Kraft belly bands fit the natural look of jute and can carry branding, barcode information, or retail price details. They must be sized to the folded thickness so they do not slide off during transport. Hangtags are useful for material notes, care guidance, destination artwork, and brand information. The attachment method should not tear the jute weave or interfere with folding. A tag tied to the handle is often safer than a tag pinned through the body panel.
Barcode placement deserves more attention than it usually receives. The barcode should be on the visible outer retail pack or on a flat tag that can be scanned without unfolding each tote. If the barcode is under a handle, hidden by a belly band overlap, or inside the folded bag, hotel staff may waste time opening and refolding units during receiving. For multi-property programs, barcode data should be frozen before packing starts, and the supplier should scan-check labels during final inspection.
- Choose no individual packing only when the buyer accepts more handling exposure or will repack locally.
- Choose polybag packing when cleanliness, barcode scanning, and warehouse handling outweigh plastic concerns.
- Choose belly band or paper sleeve when shelf presentation matters and carton movement is controlled.
- Place barcodes where staff can scan the packed retail unit without opening the tote.
Approve Samples in the Same Condition They Will Ship
A loose pre-production sample is necessary, but it is not enough for hotel retail jute tote bags. The approved sample should include final jute fabric, lamination, handle material, handle stitching, print, woven label, hangtag, barcode label, retail packing, folding method, and carton packing method. If the buyer approves only the front panel appearance, the factory may still pack bulk goods in a way that causes creasing, hidden barcodes, wrong SKU separation, or shape loss.

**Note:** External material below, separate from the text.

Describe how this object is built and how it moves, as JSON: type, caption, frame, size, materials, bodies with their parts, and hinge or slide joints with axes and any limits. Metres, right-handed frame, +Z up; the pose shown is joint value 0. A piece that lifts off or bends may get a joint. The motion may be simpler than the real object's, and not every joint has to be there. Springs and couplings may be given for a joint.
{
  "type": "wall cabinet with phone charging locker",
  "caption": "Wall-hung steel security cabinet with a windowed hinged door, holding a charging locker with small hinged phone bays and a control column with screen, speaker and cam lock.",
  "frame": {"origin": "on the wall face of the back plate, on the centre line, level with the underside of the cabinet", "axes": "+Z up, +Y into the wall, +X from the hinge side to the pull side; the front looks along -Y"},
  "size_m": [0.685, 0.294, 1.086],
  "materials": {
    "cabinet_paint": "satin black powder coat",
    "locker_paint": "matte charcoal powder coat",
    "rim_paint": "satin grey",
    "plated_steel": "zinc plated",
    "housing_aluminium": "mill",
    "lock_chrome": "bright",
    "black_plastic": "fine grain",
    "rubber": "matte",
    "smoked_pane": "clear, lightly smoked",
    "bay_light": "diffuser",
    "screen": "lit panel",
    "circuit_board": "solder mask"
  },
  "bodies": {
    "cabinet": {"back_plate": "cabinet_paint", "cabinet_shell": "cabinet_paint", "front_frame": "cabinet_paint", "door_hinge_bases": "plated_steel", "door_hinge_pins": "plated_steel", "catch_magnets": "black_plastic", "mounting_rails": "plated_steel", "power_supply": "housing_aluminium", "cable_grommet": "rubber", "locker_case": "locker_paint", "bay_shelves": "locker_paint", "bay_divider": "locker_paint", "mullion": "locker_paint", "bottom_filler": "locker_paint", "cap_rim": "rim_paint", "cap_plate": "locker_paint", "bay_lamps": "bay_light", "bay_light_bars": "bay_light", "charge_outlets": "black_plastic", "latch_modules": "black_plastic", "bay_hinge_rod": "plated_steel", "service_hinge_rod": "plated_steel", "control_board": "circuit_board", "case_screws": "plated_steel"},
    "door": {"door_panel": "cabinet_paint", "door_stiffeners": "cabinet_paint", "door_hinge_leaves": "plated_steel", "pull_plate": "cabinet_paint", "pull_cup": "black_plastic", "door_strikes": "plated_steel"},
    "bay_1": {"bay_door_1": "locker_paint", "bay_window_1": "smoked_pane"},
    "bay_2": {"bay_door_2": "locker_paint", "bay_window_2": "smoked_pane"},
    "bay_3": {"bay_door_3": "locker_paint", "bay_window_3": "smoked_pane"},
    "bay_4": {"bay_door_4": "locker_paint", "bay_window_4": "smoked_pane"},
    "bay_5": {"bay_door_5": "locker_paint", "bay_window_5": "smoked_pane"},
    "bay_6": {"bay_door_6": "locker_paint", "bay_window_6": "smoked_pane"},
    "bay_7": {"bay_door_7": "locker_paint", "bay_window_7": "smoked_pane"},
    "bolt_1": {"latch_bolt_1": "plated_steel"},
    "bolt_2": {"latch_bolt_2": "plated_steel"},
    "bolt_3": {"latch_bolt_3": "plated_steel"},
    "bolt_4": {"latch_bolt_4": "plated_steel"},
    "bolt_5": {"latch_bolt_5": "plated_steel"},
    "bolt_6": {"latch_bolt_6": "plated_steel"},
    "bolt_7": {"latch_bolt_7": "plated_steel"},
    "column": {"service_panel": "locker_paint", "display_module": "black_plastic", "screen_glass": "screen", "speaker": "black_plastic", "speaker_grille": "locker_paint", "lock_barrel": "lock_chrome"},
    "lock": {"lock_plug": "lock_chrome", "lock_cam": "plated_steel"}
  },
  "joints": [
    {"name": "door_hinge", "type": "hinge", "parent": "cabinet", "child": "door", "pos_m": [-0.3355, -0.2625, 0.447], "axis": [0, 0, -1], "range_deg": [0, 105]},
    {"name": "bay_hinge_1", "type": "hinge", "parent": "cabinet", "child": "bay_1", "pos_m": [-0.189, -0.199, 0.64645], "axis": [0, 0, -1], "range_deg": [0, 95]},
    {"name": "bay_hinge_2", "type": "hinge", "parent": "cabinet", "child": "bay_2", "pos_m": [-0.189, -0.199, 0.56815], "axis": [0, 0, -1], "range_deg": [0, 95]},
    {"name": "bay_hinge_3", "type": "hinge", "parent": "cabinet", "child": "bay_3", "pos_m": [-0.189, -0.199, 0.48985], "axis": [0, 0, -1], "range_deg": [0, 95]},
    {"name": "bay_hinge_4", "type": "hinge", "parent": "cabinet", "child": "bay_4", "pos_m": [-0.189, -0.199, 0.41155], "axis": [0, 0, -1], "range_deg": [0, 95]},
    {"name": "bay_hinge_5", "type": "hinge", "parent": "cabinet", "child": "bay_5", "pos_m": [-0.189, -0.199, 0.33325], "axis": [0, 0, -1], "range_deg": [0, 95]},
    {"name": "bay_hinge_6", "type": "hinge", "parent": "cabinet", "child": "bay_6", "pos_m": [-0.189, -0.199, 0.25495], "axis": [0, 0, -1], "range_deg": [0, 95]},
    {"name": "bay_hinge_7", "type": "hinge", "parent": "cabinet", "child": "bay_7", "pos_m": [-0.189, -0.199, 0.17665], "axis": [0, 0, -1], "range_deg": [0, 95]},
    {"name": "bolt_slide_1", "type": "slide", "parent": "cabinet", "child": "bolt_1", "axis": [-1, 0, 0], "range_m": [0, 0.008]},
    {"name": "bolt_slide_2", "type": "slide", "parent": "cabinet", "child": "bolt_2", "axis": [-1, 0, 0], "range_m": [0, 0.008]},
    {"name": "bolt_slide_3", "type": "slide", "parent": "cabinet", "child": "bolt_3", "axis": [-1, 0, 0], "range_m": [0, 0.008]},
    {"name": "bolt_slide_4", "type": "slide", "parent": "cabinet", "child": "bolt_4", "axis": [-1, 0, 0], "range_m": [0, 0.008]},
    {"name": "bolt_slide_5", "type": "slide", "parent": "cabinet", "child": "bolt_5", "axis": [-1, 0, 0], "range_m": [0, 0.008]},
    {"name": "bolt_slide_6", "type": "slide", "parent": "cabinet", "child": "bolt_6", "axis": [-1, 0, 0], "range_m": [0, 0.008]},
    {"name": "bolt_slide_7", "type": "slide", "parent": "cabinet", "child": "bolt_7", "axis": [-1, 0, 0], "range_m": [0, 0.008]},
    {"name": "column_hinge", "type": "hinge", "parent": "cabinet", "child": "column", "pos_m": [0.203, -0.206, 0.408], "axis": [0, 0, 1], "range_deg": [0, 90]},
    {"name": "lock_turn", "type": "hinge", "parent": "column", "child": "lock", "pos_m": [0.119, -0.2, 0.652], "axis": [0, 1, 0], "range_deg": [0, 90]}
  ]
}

A practical sample route starts with material and artwork confirmation, then a print strike-off if artwork risk is high, then a full pre-production sample. For larger or more sensitive orders, buyers should request a packed carton photo or one sample carton packed exactly as bulk production will be packed. The sample should be opened after several days in folded condition so the buyer can evaluate fold marks, odor, lamination behavior, handle shape, and retail pack stability.
A golden sample should be retained by both buyer and factory. The approval record should mention acceptable natural jute variation, print color target, measurement tolerance, handle drop, label position, retail packing, carton count, and carton setup. If several hotel logos are included, each print artwork and barcode should be approved separately. Natural slubs and shade movement can be acceptable within an agreed standard; wrong artwork, wrong barcode, missing labels, or incorrect carton count should not be excused as natural variation.

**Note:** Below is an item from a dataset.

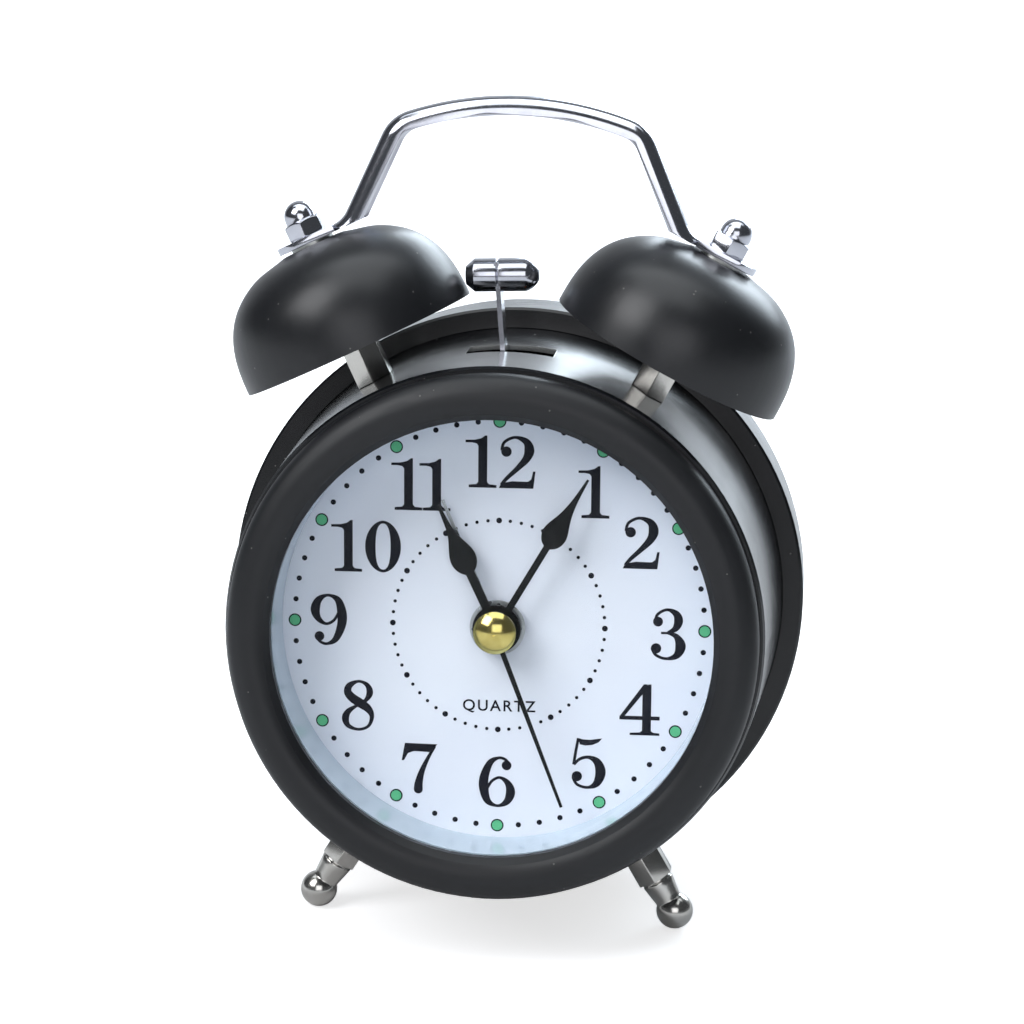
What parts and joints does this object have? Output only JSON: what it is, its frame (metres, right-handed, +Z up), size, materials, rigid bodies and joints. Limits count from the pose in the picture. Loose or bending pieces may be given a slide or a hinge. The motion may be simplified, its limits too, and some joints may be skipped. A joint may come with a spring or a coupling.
{
  "type": "twin-bell alarm clock",
  "caption": "Round metal-cased desk alarm clock with bells on posts, a hammer between them, an arched carrying handle and splayed ball feet; hands, knobs, switch and battery door move.",
  "frame": {"origin": "on the table under the middle of the clock's bounding box", "axes": "+X to the right as seen from the front, +Y from the dial towards the back, +Z up; the clock leans back as it stands, and its hands turn about the leaned axis"},
  "size_m": [0.0922, 0.0638, 0.129],
  "materials": {
    "drum_black": "satin",
    "ring_black": "satin",
    "bell_black": "satin",
    "chrome": "polished",
    "satin_nickel": "satin",
    "zinc_steel": "plain",
    "soft_iron": "plain",
    "brass": "satin",
    "lens_glass": "polished",
    "spacer_white": "gloss",
    "dial_white": "printed",
    "hand_black": "satin",
    "alarm_hand_silver": "satin",
    "black_plastic": "fine grain",
    "grey_plastic": "plain",
    "movement_plastic": "plain",
    "clear_plate": "plain",
    "white_gear": "plain",
    "copper_wire": "enamelled",
    "magnet_dark": "plain",
    "board_green": "plain",
    "crystal_can": "plain",
    "cell_jacket": "printed sleeve",
    "spring_steel": "plain",
    "phosphor_strip": "plain"
  },
  "bodies": {
    "clock": {"acorn_nuts": "chrome", "alarm_contact": "phosphor_strip", "alarm_switch_base": "grey_plastic", "back_cover": "black_plastic", "bell_left": "bell_black", "bell_posts": "satin_nickel", "bell_right": "bell_black", "bell_studs": "zinc_steel", "bell_washers": "zinc_steel", "carrier_screws": "zinc_steel", "case_drum": "drum_black", "cell": "cell_jacket", "cell_contacts": "spring_steel", "circuit_board": "board_green", "cover_screws": "zinc_steel", "dial_carrier": "grey_plastic", "dial_plate": "dial_white", "dial_spacer": "spacer_white", "drive_coil": "copper_wire", "feet": "satin_nickel", "front_ring": "ring_black", "hammer_pin": "zinc_steel", "hammer_spring": "spring_steel", "hammer_yoke": "zinc_steel", "handle": "chrome", "inner_nuts": "zinc_steel", "lens": "lens_glass", "magnet_core": "soft_iron", "magnet_spool": "grey_plastic", "magnet_winding": "copper_wire", "movement_front": "movement_plastic", "movement_plate": "clear_plate", "movement_rear": "movement_plastic", "quartz_crystal": "crystal_can", "stator": "soft_iron"},
    "seconds_work": {"seconds_wheel": "white_gear", "seconds_hand": "hand_black", "hand_cap": "brass"},
    "rotor": {"rotor_pinion": "white_gear", "rotor_magnet": "magnet_dark"},
    "middle_work": {"middle_wheel": "white_gear"},
    "third_work": {"third_wheel": "white_gear"},
    "centre_work": {"centre_wheel": "white_gear"},
    "minute_work": {"cannon_pinion": "brass", "minute_hand": "hand_black"},
    "motion_work": {"minute_wheel": "white_gear"},
    "hour_work": {"hour_wheel": "white_gear", "hour_hand": "hand_black"},
    "time_setting": {"time_set_arbor": "white_gear", "time_knob": "black_plastic"},
    "alarm_work": {"alarm_wheel": "white_gear", "alarm_hand": "alarm_hand_silver"},
    "alarm_setting": {"alarm_set_arbor": "white_gear", "alarm_knob": "black_plastic"},
    "hammer": {"hammer_arm": "chrome", "hammer_armature": "soft_iron", "hammer_head_left": "chrome", "hammer_head_right": "chrome"},
    "alarm_slider": {"alarm_switch_slider": "black_plastic"},
    "door": {"battery_door": "black_plastic"}
  },
  "joints": [
    {"name": "seconds_spin", "type": "hinge", "parent": "clock", "child": "seconds_work", "pos_m": [0, -0.00268, 0.04873], "axis": [0, 0.995, -0.0999], "continuous": true},
    {"name": "rotor_spin", "type": "hinge", "parent": "clock", "child": "rotor", "pos_m": [0.00992, 0.00034, 0.04375], "axis": [0, 0.995, -0.0999], "continuous": true},
    {"name": "middle_spin", "type": "hinge", "parent": "clock", "child": "middle_work", "pos_m": [0.00485, -0.00157, 0.0458], "axis": [0, 0.995, -0.0999], "continuous": true},
    {"name": "third_spin", "type": "hinge", "parent": "clock", "child": "third_work", "pos_m": [-0.00511, -0.00426, 0.04702], "axis": [0, 0.995, -0.0999], "continuous": true},
    {"name": "centre_spin", "type": "hinge", "parent": "clock", "child": "centre_work", "pos_m": [0, -0.00547, 0.04901], "axis": [0, 0.995, -0.0999], "continuous": true},
    {"name": "minute_spin", "type": "hinge", "parent": "clock", "child": "minute_work", "pos_m": [0, -0.00815, 0.04928], "axis": [0, 0.995, -0.0999], "continuous": true},
    {"name": "motion_spin", "type": "hinge", "parent": "clock", "child": "motion_work", "pos_m": [-0.00104, -0.00756, 0.05516], "axis": [0, 0.995, -0.0999], "continuous": true},
    {"name": "hour_spin", "type": "hinge", "parent": "clock", "child": "hour_work", "pos_m": [0, -0.00945, 0.04941], "axis": [0, 0.995, -0.0999], "continuous": true},
    {"name": "time_knob_turn", "type": "hinge", "parent": "clock", "child": "time_setting", "pos_m": [-0.00624, 0.02518, 0.05488], "axis": [0, 0.995, -0.0999], "continuous": true},
    {"name": "alarm_spin", "type": "hinge", "parent": "clock", "child": "alarm_work", "pos_m": [0, -0.01064, 0.04953], "axis": [0, 0.995, -0.0999], "continuous": true},
    {"name": "alarm_knob_turn", "type": "hinge", "parent": "clock", "child": "alarm_setting", "pos_m": [0.00804, 0.02496, 0.05273], "axis": [0, 0.995, -0.0999], "continuous": true},
    {"name": "hammer_swing", "type": "hinge", "parent": "clock", "child": "hammer", "pos_m": [0.0006, -0.00466, 0.07305], "axis": [0, 0.995, -0.0999], "range_deg": [0, 7.6], "stiffness_Nm_per_rad": 0.004, "springref_deg": -17.19},
    {"name": "alarm_switch", "type": "slide", "parent": "clock", "child": "alarm_slider", "axis": [1, 0, 0], "range_m": [0, 0.004]},
    {"name": "battery_door_hinge", "type": "hinge", "parent": "clock", "child": "door", "pos_m": [0, 0.02397, 0.01881], "axis": [-1, 0, 0], "range_deg": [0, 95]}
  ],
  "couplings": [
    {"joint": "rotor_spin", "follows": "seconds_spin", "ratio": 30},
    {"joint": "middle_spin", "follows": "seconds_spin", "ratio": -6},
    {"joint": "third_spin", "follows": "seconds_spin", "ratio": -0.13333},
    {"joint": "centre_spin", "follows": "seconds_spin", "ratio": 0.016667},
    {"joint": "motion_spin", "follows": "minute_spin", "ratio": -0.33333},
    {"joint": "hour_spin", "follows": "minute_spin", "ratio": 0.083333},
    {"joint": "time_knob_turn", "follows": "minute_spin", "ratio": 1},
    {"joint": "alarm_knob_turn", "follows": "alarm_spin", "ratio": -1.3333}
  ]
}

- Approve the full retail unit, not only the loose bag body.
- Leave the sample folded and packed for several days before final review when schedule allows.

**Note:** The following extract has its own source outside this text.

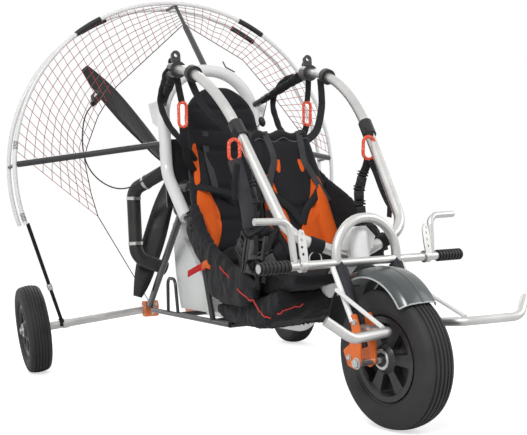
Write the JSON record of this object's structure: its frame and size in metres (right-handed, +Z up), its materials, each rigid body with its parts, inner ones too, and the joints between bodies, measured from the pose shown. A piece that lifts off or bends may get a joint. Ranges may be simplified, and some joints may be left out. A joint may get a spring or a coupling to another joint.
{
  "type": "paramotor trike",
  "caption": "Tandem paramotor trike: foot-steered front fork, two hang arches, two harness seats, caged pusher propeller and sloping rear axles.",
  "frame": {"origin": "middle of the vehicle's footprint box, on the floor", "axes": "+Z up, -Y forwards, +X to the vehicle's left"},
  "size_m": [1.542, 2.4235, 1.662],
  "materials": {
    "white_paint": "white powder coat",
    "bare_tube": "brushed anodised tube",
    "black_metal": "black satin coat",
    "black_plastic": "black moulded plastic",
    "tyre": "ribbed rubber",
    "rubber": "soft black rubber",
    "orange_plate": "orange anodised plate",
    "engine_metal": "cast engine",
    "fuel_tank": "milky polyethylene",
    "propeller": "glossy black composite",
    "seat_fabric": "black woven fabric",
    "webbing": "black webbing",
    "mudguard": "dark grey moulding",
    "steel": "zinc plated steel"
  },
  "bodies": {
    "chassis": {"rear_axle_right": "bare_tube", "rear_axle_left": "bare_tube", "lower_frame": "black_metal", "axle_brackets": "orange_plate", "keel_tube": "white_paint", "steering_head": "white_paint", "arch_right": "bare_tube", "arch_left": "bare_tube", "hang_blocks": "black_metal", "arch_clamps": "black_plastic", "arch_collars": "black_plastic", "loop_frame": "white_paint", "spreader_bars": "black_metal", "frame_struts": "black_metal", "engine_plate": "black_metal", "throttle_cable": "black_plastic", "throttle_handle": "black_plastic", "engine_block": "engine_metal", "engine_cylinder": "engine_metal", "carburettor": "engine_metal", "drive_carrier": "engine_metal", "drive_belt": "rubber", "exhaust_pipe": "black_metal", "exhaust_clamps": "steel", "fuel_tank": "fuel_tank", "cage_ring_front": "white_paint", "cage_ring_rear": "white_paint", "ring_sleeves": "black_plastic", "cage_arms": "black_metal", "rear_seat_back": "seat_fabric", "rear_seat_base": "seat_fabric", "front_seat_back": "seat_fabric", "front_seat_base": "seat_fabric", "seat_bag": "seat_fabric", "seat_wings": "seat_fabric", "harness_straps": "webbing", "riser_links": "orange_plate", "stay_straps": "webbing"},
    "fork": {"fork_crown": "black_metal", "cross_bar": "bare_tube", "foot_hoop": "bare_tube", "front_axle": "steel", "link_plates": "orange_plate", "fork_struts": "rubber", "fork_legs": "white_paint", "foot_bars": "bare_tube", "foot_bar_braces": "bare_tube", "foot_pegs": "rubber", "pedals": "bare_tube", "foot_levers": "bare_tube", "mudguard": "mudguard", "mudguard_flap": "black_plastic"},
    "front_wheel": {"front_tyre": "tyre", "front_rim": "black_plastic"},
    "rear_wheel_left": {"rear_tyre_left": "tyre", "rear_rim_left": "black_plastic"},
    "rear_wheel_right": {"rear_tyre_right": "tyre", "rear_rim_right": "black_plastic"},
    "airscrew": {"propeller": "propeller"}
  },
  "joints": [
    {"name": "steering", "type": "hinge", "parent": "chassis", "child": "fork", "pos_m": [0, -0.837, 0.53], "axis": [0, 0.0523, 0.9986], "range_deg": [-28.5, 11.5]},
    {"name": "front_wheel_spin", "type": "hinge", "parent": "fork", "child": "front_wheel", "pos_m": [0.01634, -0.96379, 0.19994], "axis": [0.989, 0.1476, -0.0077], "continuous": true},
    {"name": "propeller_spin", "type": "hinge", "parent": "chassis", "child": "airscrew", "pos_m": [0, 0.839, 0.9], "axis": [0, -1, 0], "continuous": true},
    {"name": "rear_wheel_left_spin", "type": "hinge", "parent": "chassis", "child": "rear_wheel_left", "pos_m": [0.664, 1.011, 0.19974], "axis": [0.9968, 0, -0.0802], "continuous": true},
    {"name": "rear_wheel_right_spin", "type": "hinge", "parent": "chassis", "child": "rear_wheel_right", "pos_m": [-0.664, 1.011, 0.19974], "axis": [0.9968, 0, 0.0802], "continuous": true}
  ]
}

- Measure print placement from fixed edges and record the approved tolerance.
- Approve barcode position, carton mark layout, packed carton appearance, and carton count before mass packing.
Set QC Around Saleability, Not Just Appearance
Quality control for hotel retail jute totes should focus on saleability and receiving accuracy, not only sewing appearance. The inspection checklist should cover dimensions, fabric shade, odor, lamination, print adhesion, print placement, handle strength, seam quality, label position, retail packing, barcode readability, carton count, and carton condition. AQL inspection can be used, but the checklist must include packed-carton checks because several important problems appear only after folding and export packing.
Odor control is especially important for natural jute. Buyers should review sealed samples and opened cartons because odor can intensify inside polybags and master cartons. Strong mildew smell, chemical smell, or damp fiber smell should be escalated before shipment. For print, dry rub and light wet rub checks help confirm that ink will not transfer to hands, tissue, or adjacent bags. The acceptance level should match the ink system and jute texture, but visible smearing, poor opacity, or unreadable artwork should be treated seriously.
Handle checks should reflect real use. A hotel guest may carry towels, bottled drinks, books, spa products, or retail purchases, so handle stitching and reinforcement need more than a quick visual review. The PO should state a simple load test: target weight, hang time, and pass condition. Inspectors should also open cartons, verify exact SKU count against the packing list, scan barcode labels from the packed retail unit, and check carton marks against the PO. A beautiful bag in the wrong carton is still a procurement problem.
- Classify wrong logo, wrong barcode, missing label, severe odor, and handle failure as major or critical based on buyer risk.
- Check lamination at fold lines after the bag has been packed, not only while it is freshly sewn.
- Open cartons during inspection and verify SKU count, inner separation, and carton marks.
- Scan barcode labels from packed retail units and reject hidden or unreadable placement.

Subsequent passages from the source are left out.